## Exercise task
Copy all lines of the listing that include the string "origin".

═══

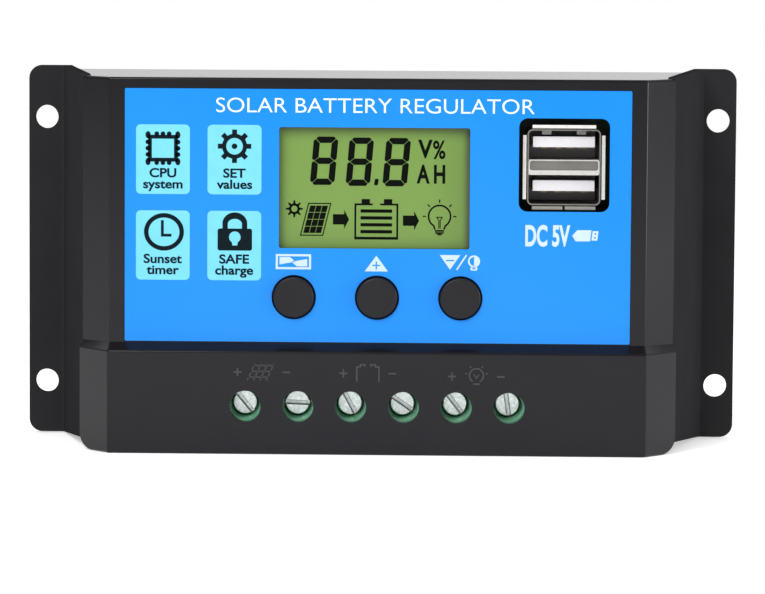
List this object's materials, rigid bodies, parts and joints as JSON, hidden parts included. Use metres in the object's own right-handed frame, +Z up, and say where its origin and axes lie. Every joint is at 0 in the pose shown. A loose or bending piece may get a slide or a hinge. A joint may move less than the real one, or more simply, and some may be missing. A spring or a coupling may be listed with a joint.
{
  "type": "charge controller",
  "caption": "Wall-mounted solar charge controller: metal back plate, moulded cover with blue label, display, push buttons, stacked USB sockets and rising-clamp wire terminals.",
  "frame": {"origin": "centre of the four wall holes, on the back face that lies on the wall", "axes": "+X to the right as seen from the front, +Y into the wall, +Z up; the front faces -Y"},
  "size_m": [0.1334, 0.035, 0.0698],
  "materials": {
    "case_metal": "black anodised, satin",
    "cover_plastic": "glossy moulded black",
    "label_print": "printed film under a clear gloss coat",
    "lcd_cell": "reflective yellow-green display cell",
    "light_guide": "white moulded",
    "button_plastic": "fine matte black",
    "block_plastic": "green moulded",
    "plated_steel": "bright nickel plate",
    "fastener_steel": "zinc plate",
    "tinned_brass": "tinned",
    "usb_steel": "nickel-plated folded sheet",
    "usb_plastic": "white moulded",
    "contact_gold": "gold flash",
    "board_laminate": "green solder mask",
    "chip_epoxy": "black epoxy",
    "can_aluminium": "sleeved can",
    "ferrite": "sintered grey",
    "pad_silicone": "grey silicone sheet"
  },
  "bodies": {
    "housing": {"heatsink_base": "case_metal", "front_cover": "cover_plastic", "label_film": "label_print", "lcd_glass": "lcd_cell", "lcd_backlight": "light_guide", "switch_body_1": "chip_epoxy", "switch_body_2": "chip_epoxy", "switch_body_3": "chip_epoxy", "microcontroller": "chip_epoxy", "regulator_chip": "chip_epoxy", "shunt_resistor": "chip_epoxy", "blocking_diode": "chip_epoxy", "board_header": "chip_epoxy", "power_mosfet_1": "chip_epoxy", "power_mosfet_2": "chip_epoxy", "power_mosfet_3": "chip_epoxy", "power_mosfet_4": "chip_epoxy", "terminal_block": "block_plastic", "terminal_pin_1": "tinned_brass", "terminal_pin_2": "tinned_brass", "terminal_pin_3": "tinned_brass", "terminal_pin_4": "tinned_brass", "terminal_pin_5": "tinned_brass", "terminal_pin_6": "tinned_brass", "lcd_pins": "tinned_brass", "board_standoffs": "tinned_brass", "usb_shell": "usb_steel", "usb_insulator": "usb_plastic", "usb_contacts": "contact_gold", "main_board": "board_laminate", "display_board": "board_laminate", "main_capacitor": "can_aluminium", "usb_capacitor": "can_aluminium", "buck_inductor": "ferrite", "thermal_pad": "pad_silicone", "mosfet_screws": "fastener_steel", "board_screws": "fastener_steel", "display_screws": "fastener_steel", "cover_screws": "fastener_steel"},
    "button_1": {"button_cap_1": "button_plastic", "switch_plunger_1": "light_guide"},
    "button_2": {"button_cap_2": "button_plastic", "switch_plunger_2": "light_guide"},
    "button_3": {"button_cap_3": "button_plastic", "switch_plunger_3": "light_guide"},
    "screw_1": {"terminal_screw_1": "plated_steel"},
    "cage_1": {"clamp_cage_1": "plated_steel"},
    "screw_2": {"terminal_screw_2": "plated_steel"},
    "cage_2": {"clamp_cage_2": "plated_steel"},
    "screw_3": {"terminal_screw_3": "plated_steel"},
    "cage_3": {"clamp_cage_3": "plated_steel"},
    "screw_4": {"terminal_screw_4": "plated_steel"},
    "cage_4": {"clamp_cage_4": "plated_steel"},
    "screw_5": {"terminal_screw_5": "plated_steel"},
    "cage_5": {"clamp_cage_5": "plated_steel"},
    "screw_6": {"terminal_screw_6": "plated_steel"},
    "cage_6": {"clamp_cage_6": "plated_steel"}
  },
  "joints": [
    {"name": "button_press_1", "type": "slide", "parent": "housing", "child": "button_1", "axis": [0, 1, 0], "range_m": [0, 0.0003], "stiffness_N_per_m": 800, "springref_m": -0.001},
    {"name": "button_press_2", "type": "slide", "parent": "housing", "child": "button_2", "axis": [0, 1, 0], "range_m": [0, 0.0003], "stiffness_N_per_m": 800, "springref_m": -0.001},
    {"name": "button_press_3", "type": "slide", "parent": "housing", "child": "button_3", "axis": [0, 1, 0], "range_m": [0, 0.0003], "stiffness_N_per_m": 800, "springref_m": -0.001},
    {"name": "screw_turn_1", "type": "hinge", "parent": "housing", "child": "screw_1", "pos_m": [-0.02385, -0.024, -0.026], "axis": [0, 1, 0], "range_deg": [0, 2160]},
    {"name": "screw_turn_2", "type": "hinge", "parent": "housing", "child": "screw_2", "pos_m": [-0.01435, -0.024, -0.026], "axis": [0, 1, 0], "range_deg": [0, 2160]},
    {"name": "screw_turn_3", "type": "hinge", "parent": "housing", "child": "screw_3", "pos_m": [-0.00485, -0.024, -0.026], "axis": [0, 1, 0], "range_deg": [0, 2160]},
    {"name": "screw_turn_4", "type": "hinge", "parent": "housing", "child": "screw_4", "pos_m": [0.00465, -0.024, -0.026], "axis": [0, 1, 0], "range_deg": [0, 2160]},
    {"name": "screw_turn_5", "type": "hinge", "parent": "housing", "child": "screw_5", "pos_m": [0.01415, -0.024, -0.026], "axis": [0, 1, 0], "range_deg": [0, 2160]},
    {"name": "screw_turn_6", "type": "hinge", "parent": "housing", "child": "screw_6", "pos_m": [0.02365, -0.024, -0.026], "axis": [0, 1, 0], "range_deg": [0, 2160]},
    {"name": "cage_lift_1", "type": "slide", "parent": "housing", "child": "cage_1", "axis": [0, -1, 0], "range_m": [0, 0.003]},
    {"name": "cage_lift_2", "type": "slide", "parent": "housing", "child": "cage_2", "axis": [0, -1, 0], "range_m": [0, 0.003]},
    {"name": "cage_lift_3", "type": "slide", "parent": "housing", "child": "cage_3", "axis": [0, -1, 0], "range_m": [0, 0.003]},
    {"name": "cage_lift_4", "type": "slide", "parent": "housing", "child": "cage_4", "axis": [0, -1, 0], "range_m": [0, 0.003]},
    {"name": "cage_lift_5", "type": "slide", "parent": "housing", "child": "cage_5", "axis": [0, -1, 0], "range_m": [0, 0.003]},
    {"name": "cage_lift_6", "type": "slide", "parent": "housing", "child": "cage_6", "axis": [0, -1, 0], "range_m": [0, 0.003]}
  ],
  "couplings": [
    {"joint": "screw_turn_1", "follows": "cage_lift_1", "rad_per_m": 12566},
    {"joint": "screw_turn_2", "follows": "cage_lift_2", "rad_per_m": 12566},
    {"joint": "screw_turn_3", "follows": "cage_lift_3", "rad_per_m": 12566},
    {"joint": "screw_turn_4", "follows": "cage_lift_4", "rad_per_m": 12566},
    {"joint": "screw_turn_5", "follows": "cage_lift_5", "rad_per_m": 12566},
    {"joint": "screw_turn_6", "follows": "cage_lift_6", "rad_per_m": 12566}
  ]
}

═══

## Solution to this problem
List this object's materials, rigid bodies, parts and joints as JSON, hidden parts included. Use metres in the object's own right-handed frame, +Z up, and say where its origin and axes lie. Every joint is at 0 in the pose shown. A loose or bending piece may get a slide or a hinge. A joint may move less than the real one, or more simply, and some may be missing. A spring or a coupling may be listed with a joint.
  "frame": {"origin": "centre of the four wall holes, on the back face that lies on the wall", "axes": "+X to the right as seen from the front, +Y into the wall, +Z up; the front faces -Y"},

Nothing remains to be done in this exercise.